» Problem requirements
Begin with the first line of the listing and quote every line through the one containing "from FreeCAD import"; give only those lines.

» Information shown
__________________________________________________
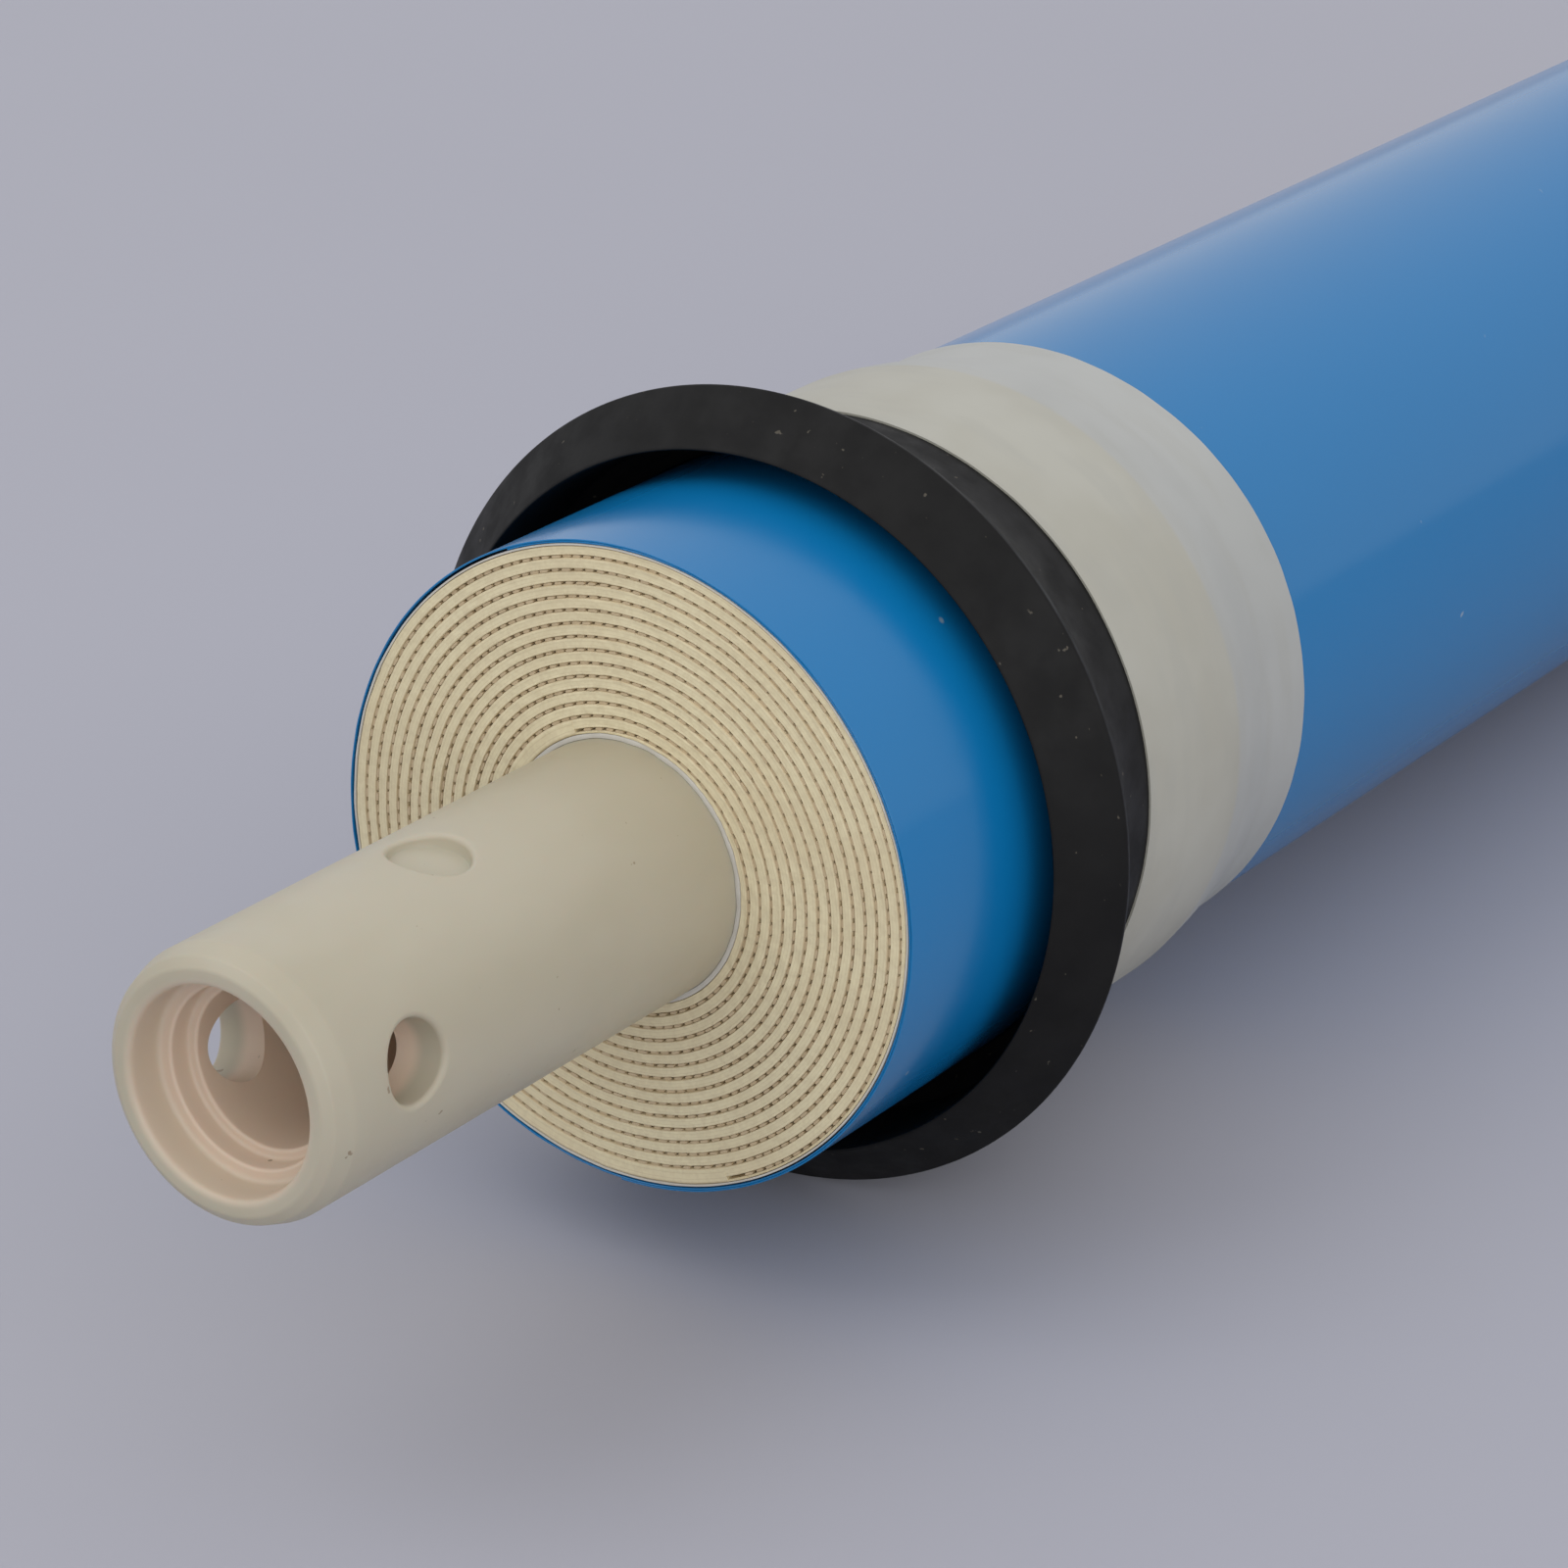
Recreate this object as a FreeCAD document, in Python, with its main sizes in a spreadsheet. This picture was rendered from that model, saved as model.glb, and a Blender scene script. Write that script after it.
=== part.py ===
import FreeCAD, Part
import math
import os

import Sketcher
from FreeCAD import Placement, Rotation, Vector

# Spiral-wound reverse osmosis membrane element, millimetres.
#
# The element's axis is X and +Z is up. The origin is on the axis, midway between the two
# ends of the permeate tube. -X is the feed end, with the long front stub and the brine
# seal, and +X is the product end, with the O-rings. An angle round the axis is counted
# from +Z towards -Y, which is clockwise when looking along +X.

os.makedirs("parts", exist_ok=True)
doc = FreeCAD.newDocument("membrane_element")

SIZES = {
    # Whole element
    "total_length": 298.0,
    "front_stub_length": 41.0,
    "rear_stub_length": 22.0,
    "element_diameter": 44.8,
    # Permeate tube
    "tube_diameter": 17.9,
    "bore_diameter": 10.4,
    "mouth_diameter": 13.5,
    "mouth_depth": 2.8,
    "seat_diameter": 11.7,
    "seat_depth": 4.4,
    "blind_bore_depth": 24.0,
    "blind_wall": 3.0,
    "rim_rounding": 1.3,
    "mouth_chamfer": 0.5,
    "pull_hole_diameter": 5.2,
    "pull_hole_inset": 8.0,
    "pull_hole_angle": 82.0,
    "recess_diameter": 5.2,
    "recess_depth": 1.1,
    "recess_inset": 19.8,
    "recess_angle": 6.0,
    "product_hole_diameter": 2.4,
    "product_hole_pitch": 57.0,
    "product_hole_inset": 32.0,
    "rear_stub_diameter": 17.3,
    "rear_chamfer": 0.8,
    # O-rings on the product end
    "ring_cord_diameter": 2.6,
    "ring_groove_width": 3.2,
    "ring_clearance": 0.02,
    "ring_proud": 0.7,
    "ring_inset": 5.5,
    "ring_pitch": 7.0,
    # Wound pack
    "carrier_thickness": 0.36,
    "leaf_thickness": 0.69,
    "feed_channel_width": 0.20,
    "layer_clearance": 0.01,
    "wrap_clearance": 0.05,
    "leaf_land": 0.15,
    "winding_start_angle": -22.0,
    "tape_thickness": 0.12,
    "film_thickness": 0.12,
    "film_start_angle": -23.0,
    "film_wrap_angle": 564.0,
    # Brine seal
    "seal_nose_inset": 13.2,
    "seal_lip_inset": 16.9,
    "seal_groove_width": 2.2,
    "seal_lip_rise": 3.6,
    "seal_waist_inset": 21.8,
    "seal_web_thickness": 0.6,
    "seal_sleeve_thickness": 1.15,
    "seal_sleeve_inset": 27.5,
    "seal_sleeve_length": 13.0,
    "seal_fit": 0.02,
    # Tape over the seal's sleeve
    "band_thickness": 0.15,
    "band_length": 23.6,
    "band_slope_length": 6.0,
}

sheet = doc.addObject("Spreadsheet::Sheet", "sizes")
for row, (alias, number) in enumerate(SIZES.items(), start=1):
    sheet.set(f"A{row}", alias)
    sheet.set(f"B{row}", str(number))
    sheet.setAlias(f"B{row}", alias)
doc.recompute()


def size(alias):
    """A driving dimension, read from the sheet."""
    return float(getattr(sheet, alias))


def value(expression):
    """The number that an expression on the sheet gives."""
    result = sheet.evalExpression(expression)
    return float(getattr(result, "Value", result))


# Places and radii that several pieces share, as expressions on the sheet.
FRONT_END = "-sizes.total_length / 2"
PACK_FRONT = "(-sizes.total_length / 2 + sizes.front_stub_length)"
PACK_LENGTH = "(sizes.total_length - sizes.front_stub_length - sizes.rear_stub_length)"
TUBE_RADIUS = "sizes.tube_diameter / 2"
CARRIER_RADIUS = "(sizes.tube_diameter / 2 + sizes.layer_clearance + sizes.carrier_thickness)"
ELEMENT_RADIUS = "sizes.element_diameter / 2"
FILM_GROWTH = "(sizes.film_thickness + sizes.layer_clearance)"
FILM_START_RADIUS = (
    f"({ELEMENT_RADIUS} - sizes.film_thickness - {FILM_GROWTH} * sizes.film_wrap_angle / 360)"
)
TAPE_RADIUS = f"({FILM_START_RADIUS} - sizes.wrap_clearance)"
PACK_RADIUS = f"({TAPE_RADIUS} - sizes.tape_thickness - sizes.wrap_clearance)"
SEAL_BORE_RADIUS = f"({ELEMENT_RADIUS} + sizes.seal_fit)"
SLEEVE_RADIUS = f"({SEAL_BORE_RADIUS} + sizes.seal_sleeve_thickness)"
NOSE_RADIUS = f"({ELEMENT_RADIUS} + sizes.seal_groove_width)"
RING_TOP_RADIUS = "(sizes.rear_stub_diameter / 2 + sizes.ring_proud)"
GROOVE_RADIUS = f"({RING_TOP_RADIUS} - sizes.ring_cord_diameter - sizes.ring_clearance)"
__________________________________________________
» Answer for the task
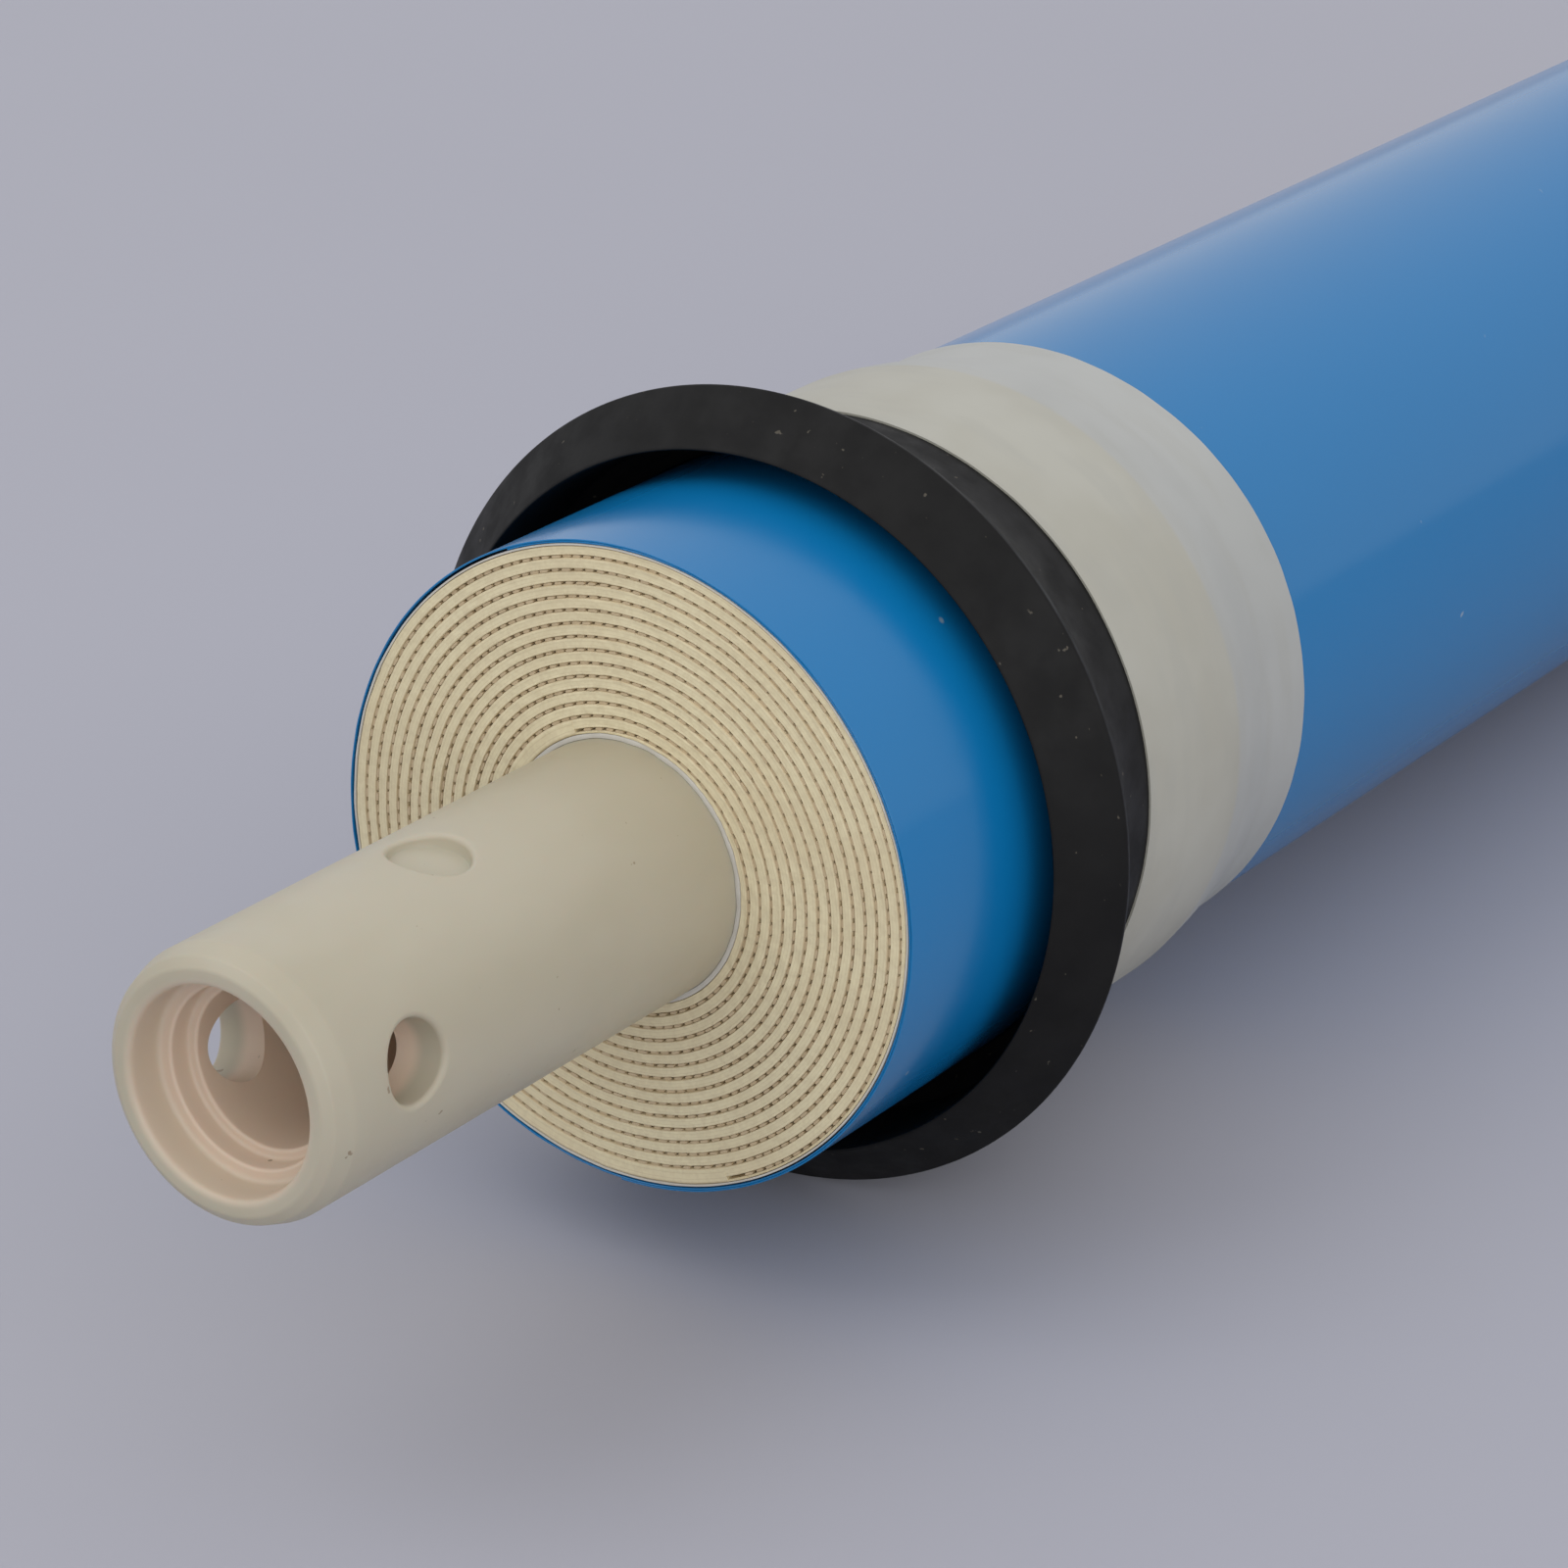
Recreate this object as a FreeCAD document, in Python, with its main sizes in a spreadsheet. This picture was rendered from that model, saved as model.glb, and a Blender scene script. Write that script after it.
=== part.py ===
import FreeCAD, Part
import math
import os

import Sketcher
from FreeCAD import Placement, Rotation, Vector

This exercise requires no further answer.